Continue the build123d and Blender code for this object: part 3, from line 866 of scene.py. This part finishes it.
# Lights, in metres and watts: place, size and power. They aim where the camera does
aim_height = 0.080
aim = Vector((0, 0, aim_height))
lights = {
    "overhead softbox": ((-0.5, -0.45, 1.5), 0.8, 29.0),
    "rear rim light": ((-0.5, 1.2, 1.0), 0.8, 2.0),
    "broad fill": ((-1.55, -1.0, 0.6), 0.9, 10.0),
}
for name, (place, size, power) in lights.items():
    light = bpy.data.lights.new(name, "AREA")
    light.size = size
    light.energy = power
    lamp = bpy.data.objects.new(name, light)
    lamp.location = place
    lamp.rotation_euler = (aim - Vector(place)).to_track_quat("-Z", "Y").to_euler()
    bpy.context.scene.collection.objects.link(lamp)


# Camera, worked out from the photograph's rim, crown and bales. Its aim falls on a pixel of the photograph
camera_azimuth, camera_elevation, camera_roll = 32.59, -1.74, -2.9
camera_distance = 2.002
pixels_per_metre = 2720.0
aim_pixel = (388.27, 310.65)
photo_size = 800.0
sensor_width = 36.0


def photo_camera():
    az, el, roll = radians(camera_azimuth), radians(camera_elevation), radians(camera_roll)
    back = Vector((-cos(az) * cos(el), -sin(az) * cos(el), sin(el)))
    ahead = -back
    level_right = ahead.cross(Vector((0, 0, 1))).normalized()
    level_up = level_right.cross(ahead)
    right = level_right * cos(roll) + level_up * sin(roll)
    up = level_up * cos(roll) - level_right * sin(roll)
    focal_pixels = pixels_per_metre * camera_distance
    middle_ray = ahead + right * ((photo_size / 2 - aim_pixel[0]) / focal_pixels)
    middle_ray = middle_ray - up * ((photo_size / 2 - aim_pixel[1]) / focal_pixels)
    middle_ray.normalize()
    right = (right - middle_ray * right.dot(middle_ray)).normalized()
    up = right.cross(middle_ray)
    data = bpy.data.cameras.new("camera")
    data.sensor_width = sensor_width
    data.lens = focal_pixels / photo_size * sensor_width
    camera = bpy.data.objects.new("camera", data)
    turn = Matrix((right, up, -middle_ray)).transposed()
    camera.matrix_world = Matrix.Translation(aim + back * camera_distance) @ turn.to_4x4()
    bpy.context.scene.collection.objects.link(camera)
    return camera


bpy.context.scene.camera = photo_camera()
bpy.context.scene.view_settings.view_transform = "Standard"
────────────────────
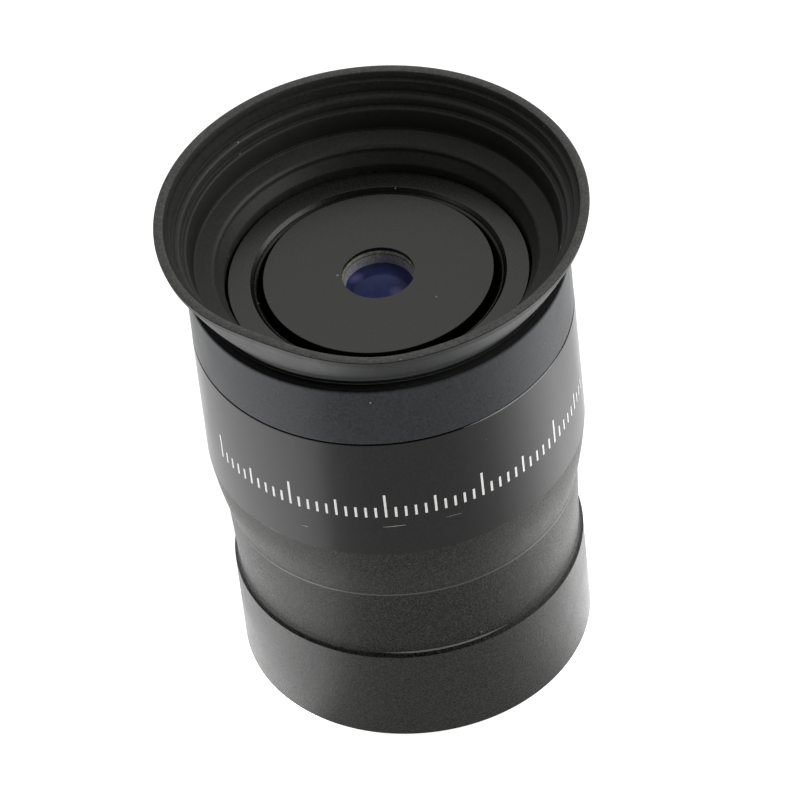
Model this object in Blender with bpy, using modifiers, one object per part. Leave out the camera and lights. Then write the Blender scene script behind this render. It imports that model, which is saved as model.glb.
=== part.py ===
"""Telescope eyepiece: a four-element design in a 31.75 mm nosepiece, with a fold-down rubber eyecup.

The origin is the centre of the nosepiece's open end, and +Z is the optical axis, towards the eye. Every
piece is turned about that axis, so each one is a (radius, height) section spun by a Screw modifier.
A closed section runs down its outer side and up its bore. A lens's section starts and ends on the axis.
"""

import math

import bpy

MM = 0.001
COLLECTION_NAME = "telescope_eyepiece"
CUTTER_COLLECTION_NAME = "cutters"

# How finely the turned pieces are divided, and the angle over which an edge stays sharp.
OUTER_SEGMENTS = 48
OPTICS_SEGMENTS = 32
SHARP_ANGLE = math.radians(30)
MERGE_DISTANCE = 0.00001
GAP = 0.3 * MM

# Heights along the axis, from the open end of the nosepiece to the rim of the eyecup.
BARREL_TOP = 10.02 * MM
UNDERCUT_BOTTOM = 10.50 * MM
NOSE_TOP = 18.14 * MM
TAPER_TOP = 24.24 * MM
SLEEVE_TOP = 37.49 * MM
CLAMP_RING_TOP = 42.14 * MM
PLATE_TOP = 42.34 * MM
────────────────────
*Problem to solve*. Beginning with the line that contains "Continue the build123d" and ending with the line that contains "sensor_width = 36.0", repeat exactly those lines and no others.

*Completed task*.
Continue the build123d and Blender code for this object: part 3, from line 866 of scene.py. This part finishes it.
# Lights, in metres and watts: place, size and power. They aim where the camera does
aim_height = 0.080
aim = Vector((0, 0, aim_height))
lights = {
    "overhead softbox": ((-0.5, -0.45, 1.5), 0.8, 29.0),
    "rear rim light": ((-0.5, 1.2, 1.0), 0.8, 2.0),
    "broad fill": ((-1.55, -1.0, 0.6), 0.9, 10.0),
}
for name, (place, size, power) in lights.items():
    light = bpy.data.lights.new(name, "AREA")
    light.size = size
    light.energy = power
    lamp = bpy.data.objects.new(name, light)
    lamp.location = place
    lamp.rotation_euler = (aim - Vector(place)).to_track_quat("-Z", "Y").to_euler()
    bpy.context.scene.collection.objects.link(lamp)


# Camera, worked out from the photograph's rim, crown and bales. Its aim falls on a pixel of the photograph
camera_azimuth, camera_elevation, camera_roll = 32.59, -1.74, -2.9
camera_distance = 2.002
pixels_per_metre = 2720.0
aim_pixel = (388.27, 310.65)
photo_size = 800.0
sensor_width = 36.0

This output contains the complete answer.